Data segment
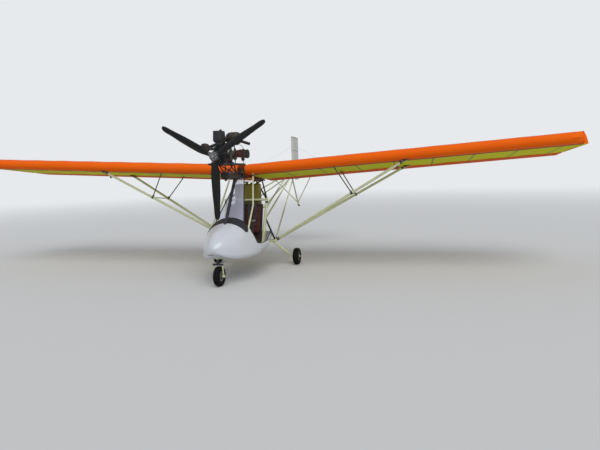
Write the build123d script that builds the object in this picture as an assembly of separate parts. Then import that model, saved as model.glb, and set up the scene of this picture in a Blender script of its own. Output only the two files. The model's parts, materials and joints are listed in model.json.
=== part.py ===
from build123d import *
import os
from math import atan2, cos, degrees, radians, sin, tan

# Strut-braced two-seat ultralight aircraft with its engine ahead of the wing.
# Lengths in millimetres. X points to port, Y points aft and Z up.
# Y stations are written from the propeller's plane, and the finished part is
# shifted so that its origin is under the middle of its box, on the ground.

# Wing
HALF_SPAN = 5080.0
CHORD = 1490.0
WING_LE_Y = 1025.0
WING_LE_Z = 1610.0
INCIDENCE = 5.6
DIHEDRAL = 3.2
WING_THICK = 200.0
CROWN_AT = 0.30
NOSE_RADIUS = 76.0
TE_THICK = 10.0
CLOTH = 3.0
FRONT_SPAR_AT = 0.05
SEAM_AT = 0.17
REAR_SPAR_AT = 0.64
AILERON_FROM_X = 1500.0
AILERON_CHORD = 345.0
TIP_CORNER = 190.0

# Boom and fuselage tubes
BOOM_D = 100.0
BOOM_WALL = 2.5
BOOM_Z = 1590.0
BOOM_FRONT_Y = 320.0
BOOM_REAR_Y = 4640.0
TUBE_WALL = 3.0
PLUG = 30.0
ROOT_GAP = 14.0

# Landing gear
WHEEL_D = 290.0
TYRE_W = 98.0
RIM_D = 140.0
HALF_TRACK = 747.0
MAIN_AXLE_Y = 1627.0
NOSE_AXLE_Y = -30.0
NOSE_TRAIL = 28.0
AXLE_D = 16.0
RUN_CLEAR = 0.06

# Propeller
PROP_R = 905.0
PROP_Z = 1870.0
BLADE_CHORD = 124.0
HUB_R = 62.0
HUB_W = 60.0

# Tail
FIN_LE_Y = 4410.0
RUDDER_POST_Y = 4680.0
RUDDER_TE_Y = 4985.0
FIN_TOP_Z = 2445.0
RUDDER_BOTTOM_Z = 1440.0
FIN_THICK = 44.0
STAB_LE_Y = 3850.0
ELEV_HINGE_Y = 4285.0
ELEV_TE_Y = 4625.0
STAB_HALF = 1180.0
STAB_THICK = 46.0
TAIL_SKID_Y = 4860.0
TAIL_SKID_Z = 800.0

# Pod
POD_WALL = 6.0
POD_NOSE_Y = -200.0
POD_REAR_Y = 1400.0

# Steering head
STEER_Y = NOSE_AXLE_Y - NOSE_TRAIL
STEM_D = 26.0
STEM_HOLE_R = 34.0
CROWN_Z = 322.0
HEAD_LOW_Z = 405.0
HEAD_TOP_Z = 475.0

# Cabin
PANEL_Y = 412.0
STICK_Y = 452.0
SCREEN_T = 3.0
SEAT_T = 8.0
SEAT_HALF = 310.0
SEAT_TOP_Z = 1095.0
CUSHION_W = 290.0
BACK_TALL = 480.0
TANK_HALF = 222.0
TANK_Y = 1328.0
TANK_Z = 1070.0
TANK_DEEP = 140.0
TANK_TALL = 370.0
SHELF_T = 8.0
SHELF_RAIL_D = 18.0
TANK_CORNER = 30.0
TANK_WALL = 4.0

# Engine
SHAFT_R = 20.0
RAIL_X = 120.0
RAIL_Z = 1765.0
RAIL_D = 28.0

# Hinges of the control surfaces
HINGE_GAP = 8.0
HINGE_PIN_D = 10.0
LUG_W = 16.0
LUG_SIDE_GAP = 6.0

WHEEL_R = WHEEL_D / 2
BOOM_R = BOOM_D / 2
ROOT_X = BOOM_R + ROOT_GAP
NOSE_Y = min(POD_NOSE_Y, NOSE_AXLE_Y - WHEEL_R)
SHIFT_Y = -(NOSE_Y + RUDDER_TE_Y) / 2


# Helpers

def at(x, y, z):
    return Vector(x, y, z)


def rod(a, b, d):
    """Round bar of diameter d from point a to point b."""
    axis = b - a
    bar = Cylinder(d / 2, axis.length, align=(Align.CENTER, Align.CENTER, Align.MIN))
    return Plane(origin=a, z_dir=axis) * bar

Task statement
Restate the listing in full, word for word.

Result of this exercise
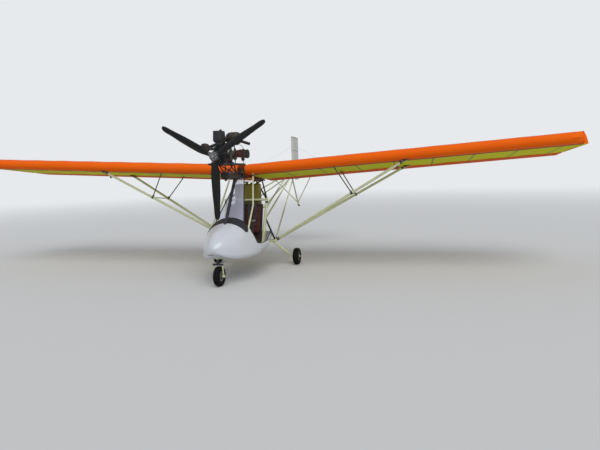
Write the build123d script that builds the object in this picture as an assembly of separate parts. Then import that model, saved as model.glb, and set up the scene of this picture in a Blender script of its own. Output only the two files. The model's parts, materials and joints are listed in model.json.
=== part.py ===
from build123d import *
import os
from math import atan2, cos, degrees, radians, sin, tan

# Strut-braced two-seat ultralight aircraft with its engine ahead of the wing.
# Lengths in millimetres. X points to port, Y points aft and Z up.
# Y stations are written from the propeller's plane, and the finished part is
# shifted so that its origin is under the middle of its box, on the ground.

# Wing
HALF_SPAN = 5080.0
CHORD = 1490.0
WING_LE_Y = 1025.0
WING_LE_Z = 1610.0
INCIDENCE = 5.6
DIHEDRAL = 3.2
WING_THICK = 200.0
CROWN_AT = 0.30
NOSE_RADIUS = 76.0
TE_THICK = 10.0
CLOTH = 3.0
FRONT_SPAR_AT = 0.05
SEAM_AT = 0.17
REAR_SPAR_AT = 0.64
AILERON_FROM_X = 1500.0
AILERON_CHORD = 345.0
TIP_CORNER = 190.0

# Boom and fuselage tubes
BOOM_D = 100.0
BOOM_WALL = 2.5
BOOM_Z = 1590.0
BOOM_FRONT_Y = 320.0
BOOM_REAR_Y = 4640.0
TUBE_WALL = 3.0
PLUG = 30.0
ROOT_GAP = 14.0

# Landing gear
WHEEL_D = 290.0
TYRE_W = 98.0
RIM_D = 140.0
HALF_TRACK = 747.0
MAIN_AXLE_Y = 1627.0
NOSE_AXLE_Y = -30.0
NOSE_TRAIL = 28.0
AXLE_D = 16.0
RUN_CLEAR = 0.06

# Propeller
PROP_R = 905.0
PROP_Z = 1870.0
BLADE_CHORD = 124.0
HUB_R = 62.0
HUB_W = 60.0

# Tail
FIN_LE_Y = 4410.0
RUDDER_POST_Y = 4680.0
RUDDER_TE_Y = 4985.0
FIN_TOP_Z = 2445.0
RUDDER_BOTTOM_Z = 1440.0
FIN_THICK = 44.0
STAB_LE_Y = 3850.0
ELEV_HINGE_Y = 4285.0
ELEV_TE_Y = 4625.0
STAB_HALF = 1180.0
STAB_THICK = 46.0
TAIL_SKID_Y = 4860.0
TAIL_SKID_Z = 800.0

# Pod
POD_WALL = 6.0
POD_NOSE_Y = -200.0
POD_REAR_Y = 1400.0

# Steering head
STEER_Y = NOSE_AXLE_Y - NOSE_TRAIL
STEM_D = 26.0
STEM_HOLE_R = 34.0
CROWN_Z = 322.0
HEAD_LOW_Z = 405.0
HEAD_TOP_Z = 475.0

# Cabin
PANEL_Y = 412.0
STICK_Y = 452.0
SCREEN_T = 3.0
SEAT_T = 8.0
SEAT_HALF = 310.0
SEAT_TOP_Z = 1095.0
CUSHION_W = 290.0
BACK_TALL = 480.0
TANK_HALF = 222.0
TANK_Y = 1328.0
TANK_Z = 1070.0
TANK_DEEP = 140.0
TANK_TALL = 370.0
SHELF_T = 8.0
SHELF_RAIL_D = 18.0
TANK_CORNER = 30.0
TANK_WALL = 4.0

# Engine
SHAFT_R = 20.0
RAIL_X = 120.0
RAIL_Z = 1765.0
RAIL_D = 28.0

# Hinges of the control surfaces
HINGE_GAP = 8.0
HINGE_PIN_D = 10.0
LUG_W = 16.0
LUG_SIDE_GAP = 6.0

WHEEL_R = WHEEL_D / 2
BOOM_R = BOOM_D / 2
ROOT_X = BOOM_R + ROOT_GAP
NOSE_Y = min(POD_NOSE_Y, NOSE_AXLE_Y - WHEEL_R)
SHIFT_Y = -(NOSE_Y + RUDDER_TE_Y) / 2


# Helpers

def at(x, y, z):
    return Vector(x, y, z)


def rod(a, b, d):
    """Round bar of diameter d from point a to point b."""
    axis = b - a
    bar = Cylinder(d / 2, axis.length, align=(Align.CENTER, Align.CENTER, Align.MIN))
    return Plane(origin=a, z_dir=axis) * bar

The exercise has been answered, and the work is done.